= OBJECTIVE =
Repeat exactly the lines running from the line that contains "sub_parts = casing()" to the line that contains "obj.parent = None"; include both ends and add nothing.

= DATA BLOCK =
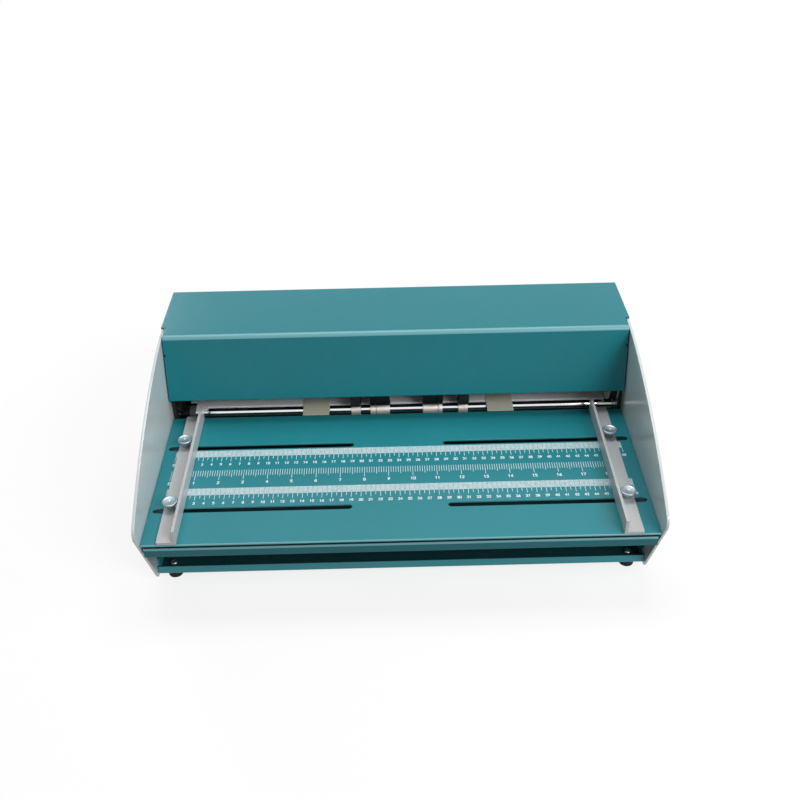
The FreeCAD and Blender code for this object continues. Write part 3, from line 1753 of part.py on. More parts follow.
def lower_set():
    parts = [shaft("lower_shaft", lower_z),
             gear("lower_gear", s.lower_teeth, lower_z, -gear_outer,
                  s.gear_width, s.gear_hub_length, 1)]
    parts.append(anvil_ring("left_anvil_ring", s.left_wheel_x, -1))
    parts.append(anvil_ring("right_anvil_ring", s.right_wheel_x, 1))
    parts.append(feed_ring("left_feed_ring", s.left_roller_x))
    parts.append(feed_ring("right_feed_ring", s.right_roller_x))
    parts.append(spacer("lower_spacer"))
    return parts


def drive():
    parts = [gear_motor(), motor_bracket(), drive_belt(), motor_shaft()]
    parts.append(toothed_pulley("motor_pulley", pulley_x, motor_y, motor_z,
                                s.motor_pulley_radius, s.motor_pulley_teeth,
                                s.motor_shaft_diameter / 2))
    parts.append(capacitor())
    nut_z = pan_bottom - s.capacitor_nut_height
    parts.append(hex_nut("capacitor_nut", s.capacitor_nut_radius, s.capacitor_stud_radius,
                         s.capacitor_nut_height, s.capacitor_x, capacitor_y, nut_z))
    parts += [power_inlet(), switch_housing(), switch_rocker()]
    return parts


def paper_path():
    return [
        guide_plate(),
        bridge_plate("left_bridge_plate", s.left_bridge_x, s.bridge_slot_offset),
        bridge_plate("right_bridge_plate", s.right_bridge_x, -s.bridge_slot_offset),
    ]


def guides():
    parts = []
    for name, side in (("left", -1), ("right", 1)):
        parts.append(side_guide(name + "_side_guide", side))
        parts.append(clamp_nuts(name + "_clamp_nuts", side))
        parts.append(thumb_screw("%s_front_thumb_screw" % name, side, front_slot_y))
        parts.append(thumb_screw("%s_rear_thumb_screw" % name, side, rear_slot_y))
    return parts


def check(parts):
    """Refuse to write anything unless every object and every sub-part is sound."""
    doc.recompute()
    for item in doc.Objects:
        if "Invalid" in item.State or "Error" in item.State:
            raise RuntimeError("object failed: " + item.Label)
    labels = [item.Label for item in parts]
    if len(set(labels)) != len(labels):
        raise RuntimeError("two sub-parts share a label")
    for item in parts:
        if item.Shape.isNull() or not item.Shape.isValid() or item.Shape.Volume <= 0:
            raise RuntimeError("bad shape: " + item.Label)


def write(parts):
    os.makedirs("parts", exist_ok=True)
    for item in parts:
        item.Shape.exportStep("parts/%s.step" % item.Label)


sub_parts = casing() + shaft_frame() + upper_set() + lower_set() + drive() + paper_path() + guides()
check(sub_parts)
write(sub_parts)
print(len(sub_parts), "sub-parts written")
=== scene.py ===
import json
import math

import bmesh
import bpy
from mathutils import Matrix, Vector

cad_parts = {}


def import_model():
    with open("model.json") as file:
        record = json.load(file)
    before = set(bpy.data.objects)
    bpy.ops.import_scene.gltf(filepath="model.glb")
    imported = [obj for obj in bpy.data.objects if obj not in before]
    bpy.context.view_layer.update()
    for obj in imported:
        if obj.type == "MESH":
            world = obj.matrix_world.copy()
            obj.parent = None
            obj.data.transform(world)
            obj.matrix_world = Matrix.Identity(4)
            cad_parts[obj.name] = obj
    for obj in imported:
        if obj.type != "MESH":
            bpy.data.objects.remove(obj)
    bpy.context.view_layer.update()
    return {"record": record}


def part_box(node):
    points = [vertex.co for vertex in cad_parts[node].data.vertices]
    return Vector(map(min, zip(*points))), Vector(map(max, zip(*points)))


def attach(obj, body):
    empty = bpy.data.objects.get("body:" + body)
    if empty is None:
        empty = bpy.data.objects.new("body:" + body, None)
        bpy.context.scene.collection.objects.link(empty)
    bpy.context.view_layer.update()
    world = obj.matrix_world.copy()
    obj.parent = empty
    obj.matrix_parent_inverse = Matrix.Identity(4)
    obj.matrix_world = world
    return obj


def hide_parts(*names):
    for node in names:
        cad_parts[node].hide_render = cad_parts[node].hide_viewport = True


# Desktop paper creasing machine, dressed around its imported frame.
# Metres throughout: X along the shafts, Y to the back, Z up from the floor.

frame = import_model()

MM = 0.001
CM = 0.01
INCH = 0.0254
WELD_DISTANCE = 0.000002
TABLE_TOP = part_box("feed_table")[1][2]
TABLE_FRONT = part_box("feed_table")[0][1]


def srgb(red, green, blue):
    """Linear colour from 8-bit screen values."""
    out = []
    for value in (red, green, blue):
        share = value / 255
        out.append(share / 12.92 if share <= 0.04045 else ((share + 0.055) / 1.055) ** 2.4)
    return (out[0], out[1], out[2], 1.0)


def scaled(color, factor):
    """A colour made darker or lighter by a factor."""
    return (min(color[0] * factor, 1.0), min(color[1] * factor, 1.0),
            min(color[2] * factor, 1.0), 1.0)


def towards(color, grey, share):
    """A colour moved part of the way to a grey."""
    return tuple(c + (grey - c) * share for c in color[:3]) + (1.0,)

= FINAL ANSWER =
sub_parts = casing() + shaft_frame() + upper_set() + lower_set() + drive() + paper_path() + guides()
check(sub_parts)
write(sub_parts)
print(len(sub_parts), "sub-parts written")
=== scene.py ===
import json
import math

import bmesh
import bpy
from mathutils import Matrix, Vector

cad_parts = {}


def import_model():
    with open("model.json") as file:
        record = json.load(file)
    before = set(bpy.data.objects)
    bpy.ops.import_scene.gltf(filepath="model.glb")
    imported = [obj for obj in bpy.data.objects if obj not in before]
    bpy.context.view_layer.update()
    for obj in imported:
        if obj.type == "MESH":
            world = obj.matrix_world.copy()
            obj.parent = None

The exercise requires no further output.